В суровую погоду Ильюшин любил кататься на лодке.
Коктебель тогда был глухоманью...
Фотография в старом «Огоньке» сентября 1925 года: «На Третье всесоюзное планерное испытание. Группа летчиков, отправляющихся с Курского вокзала на планерные испытания в Крыму, близ Феодосии».
Юноши в кургузых пиджачках и кепках возле огромных ящиков.
Так же беден и типографский оттиск — на нем все на одно лицо, и кто есть кто, где тут Ильюшин и его товарищи?
Воистину, кто на планере летал, тот на всем полетит!
Для человека на земле есть счастье полета и особенно полета на планере. Садишься в тесную кабину, и она становится твоей оболочкой, второй кожей. Ручкой управления, педалями, ручкой интерцепторов проверяешь работу рулей. Защелкиваешь фонарь над головой, убеждаешься, закрыты ли задняя форточка, интерцепторы и замок для крепления троса. Ручку триммера — от себя. Напарник за бортом подхватывает трос от рулящего впереди самолета и цепляет к замку планера. После прицепки докладываешь по радио: «Я, тридцать первый, к вылету готов!» — разве забудешь свой позывной?

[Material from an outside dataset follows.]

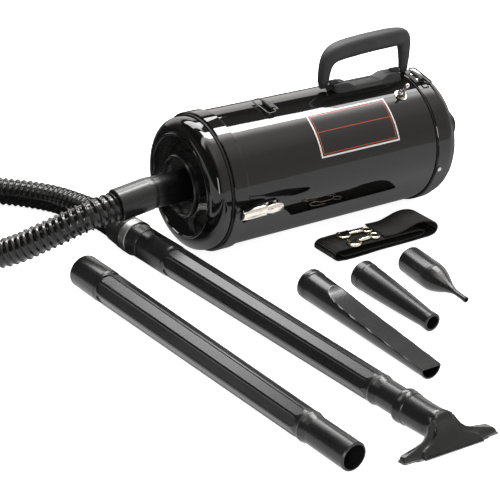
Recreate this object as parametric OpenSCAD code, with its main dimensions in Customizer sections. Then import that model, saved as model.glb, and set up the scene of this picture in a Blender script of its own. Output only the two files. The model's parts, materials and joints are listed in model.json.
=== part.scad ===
// Portable canister vacuum and blower, laid out with its hose, wands, tools
// and shoulder strap.
// Machine frame: +X runs along the canister from its hose end to its blower
// end, -Y is the side with the label, +Z is up and the floor is z = 0. The
// canister lies on its two bands, and place() then centres the whole set.

/* [Canister] */
// Outer radius of the steel tube
tube_r = 89; // [80:0.5:100]
// Wall of the steel tube
tube_wall = 1.5; // [0.8:0.1:2.5]
// Length of tube that shows between the front rim and the rear cap
tube_len = 327; // [320:1:420]
// Height of the bands over the tube
band_proud = 2.5; // [1.5:0.1:3]
// Width of the front band
band_len = 21; // [14:0.5:21]
// Width of the rear cap's band
cap_band_len = 17; // [16:0.5:30]
// Depth of the rear cap's dome behind its band
cap_dome_len = 25; // [14:0.5:30]
// Number of rear cap screws
cap_screw_count = 3; // [2:1:6]

/* [Front cover] */
// Radial clearance between the cover's skirt and the tube's bore
skirt_gap = 0.3; // [0.2:0.05:0.6]
// Length of skirt that plugs into the tube
skirt_in = 12; // [8:0.5:16]
// Length of skirt that shows in front of the rim
skirt_out = 10; // [10:0.5:12]
// Depth of the dome in front of the skirt
dome_len = 16.5; // [10:0.5:20]
// Sheet thickness of the cover and the rear cap
sheet = 1.5; // [1:0.1:2]
// Radius of the thin bead round the flat face
face_bead_r = 67; // [60:0.5:70]
// Outer radius of the port collar
collar_r = 41; // [38:0.5:50]

/* [Hose] */
// Outer radius of the hose over its ribs
hose_r = 19; // [16:0.5:20]
// Radius of the hose between its ribs
hose_root_r = 16.6; // [15:0.1:18]
// Bore radius of the hose
hose_bore_r = 14; // [10:0.5:14.5]
// Number of ribs along the hose
hose_ribs = 182; // [60:1:200]
// Radius of the cuff where it enters the port
cuff_r = 20.6; // [18:0.1:21]
// Radius of the cuff's grip
cuff_grip_r = 21.4; // [21:0.1:24]
// Length of the cuff's grip
cuff_grip_len = 49; // [45:1:50]
// Downward droop of the cuff's grip, in degrees
cuff_droop = 7.5; // [6:0.5:9]
// Radius of the metal band at the far end of the hose
end_band_r = 22.8; // [22.4:0.1:24]

/* [Wands] */
// Length of a wand
wand_len = 503; // [480:1:510]
// Radius of a wand's fluted tube next to its bell
wand_r = 20.5; // [19:0.1:20.8]
// Radius of a wand's fluted tube next to its spigot
wand_end_r = 17.5; // [17.2:0.1:20]
// Radius of a wand's bell
bell_r = 21.1; // [21:0.1:22]
// Length of a wand's bell
bell_len = 55; // [46:1:70]
// Depth of the socket in a bell and in each tool
socket_len = 40; // [30:1:42]
// Radius of a spigot
spigot_r = 16.3; // [15:0.1:16.4]
// Length of a wand's spigot
spigot_len = 59; // [50:1:80]
// Running clearance of a spigot in a socket
spigot_gap = 0.1; // [0.05:0.01:0.1]
// Wall of the moulded tubes
tube_skin = 2.2; // [1.6:0.1:2.6]
// Number of flat channels round a wand
flute_count = 8; // [6:1:10]
// Depth of a channel
flute_depth = 0.9; // [0.4:0.1:1.2]
// Share of the wand's girth that its channels take
flute_share = 0.84; // [0.5:0.02:0.9]

/* [Tools] */
// Width of the floor nozzle's mouth
nozzle_w = 123; // [100:1:140]
// Number of teeth along the floor nozzle's front lip
nozzle_teeth = 24; // [10:1:30]
// Length of the crevice tool
crevice_len = 230; // [200:1:260]
// Width of the crevice tool's tip
crevice_w = 28; // [24:1:34]
// Length of the blower nozzle
cone_len = 135; // [100:1:150]
// Tip radius of the blower nozzle
cone_tip_r = 11; // [8:0.5:13]
// Length of the pin-point nozzle
pin_len = 122; // [100:1:140]
// Tip radius of the pin-point nozzle
pin_tip_r = 3.4; // [3:0.1:5]

/* [Handle] */
// Length of the handle's base
base_len = 112; // [104:1:112]
// Width of the base's foot
base_w = 35; // [30:1:40]
// Height of the base's screw bosses over the tube
base_h = 7; // [5:0.5:9]
// Height of the grip's middle over the tube
grip_h = 54.5; // [50:0.5:70]
// Thickness of the grip
grip_t = 26; // [20:0.5:28]
// Width of the grip
grip_w = 24; // [18:0.5:28]
// Radius of the handle's pivot pins
pivot_r = 2; // [1.5:0.1:2.5]

/* [Strap and fittings] */
// Width of the shoulder strap's webbing
web_w = 45; // [38:1:50]
// Thickness of the webbing
web_t = 2.2; // [1.4:0.1:2.4]
// Wire radius of the strap rings
ring_wire_r = 1.5; // [1:0.1:1.6]
// Width of a strap ring between its wire's middles
ring_w = 40; // [36:1:46]
// Length of a strap ring between its wire's middles
ring_len = 12; // [10:0.5:20]

/* [Hidden] */

fine = 96;
mid = 48;
low = 24;
seat = 0.05;                    // between parts that lie face to face
band_r = tube_r + band_proud;
axis_z = band_r;                // the canister lies on its two bands
bore_r = tube_r - tube_wall;
skirt_r = bore_r - skirt_gap;
face_x = -(skirt_out + dome_len);
cap_x = tube_len + 1;
cap_back = cap_x + cap_band_len;
dome_back = cap_back + cap_dome_len;
tube_back = cap_back - 3;
socket_r = spigot_r + spigot_gap;
port_r = cuff_r + spigot_gap;
set_mid = [110.7, -232.55];         // middle of the laid-out set without its hose

// ---- helpers ----

// Moves the middle of the set to the origin.
module place() {
    translate([-set_mid[0], -set_mid[1], 0]) children();
}

// Turns a profile of [radius, x] points about the canister's axis.
module turned(profile, steps = fine) {
    translate([0, 0, axis_z]) spun(profile, steps);
}

// Turns a profile of [radius, x] points about the local X axis.
module spun(profile, steps = mid) {
    rotate([0, 90, 0]) rotate_extrude($fn = steps) polygon(profile);
}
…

Самолет-буксировщик покатил вперед, натянул трос и потащил планер за собой. Внимание сейчас сосредоточено на этом самолете. Скорость движения растет, и вот-вот почувствуешь момент, когда она станет необходимой для взлета. Плавно, чуть-чуть, а не как в кино, берешь ручку на себя. Не видишь, как летит под тебя земля, смазывая подробности, потому что смотришь на самолет, который на тросе все выше затаскивает тебя. Планер, радуясь небу, пытается задрать нос, но ты придерживаешь ручку управления, чтобы не залезть выше самолета, иначе ему будет трудно буксировать. Превышение исправляешь небольшими ступенчатыми движениями ручки от себя и следишь, чтобы не было и принижения, иначе можно попасть в струю буксировщика, что тоже неприятно затруднит его полет. Повторяешь все движения самолета, совершая круг над аэродромом, и стараешься так держаться, чтобы проекция киля самолета на заднее стекло его кабины делило это стекло пополам. Уход в пеленг исправляешь либо движением ног на педалях, либо скольжением (какое чудное слово, написал его и чувствую, как одновременно двигаю рукой и ногой так, чтобы шарик на приборе не уходил ни влево, ни вправо, а оставался посредине — в этом искусство, и оно не сразу дается).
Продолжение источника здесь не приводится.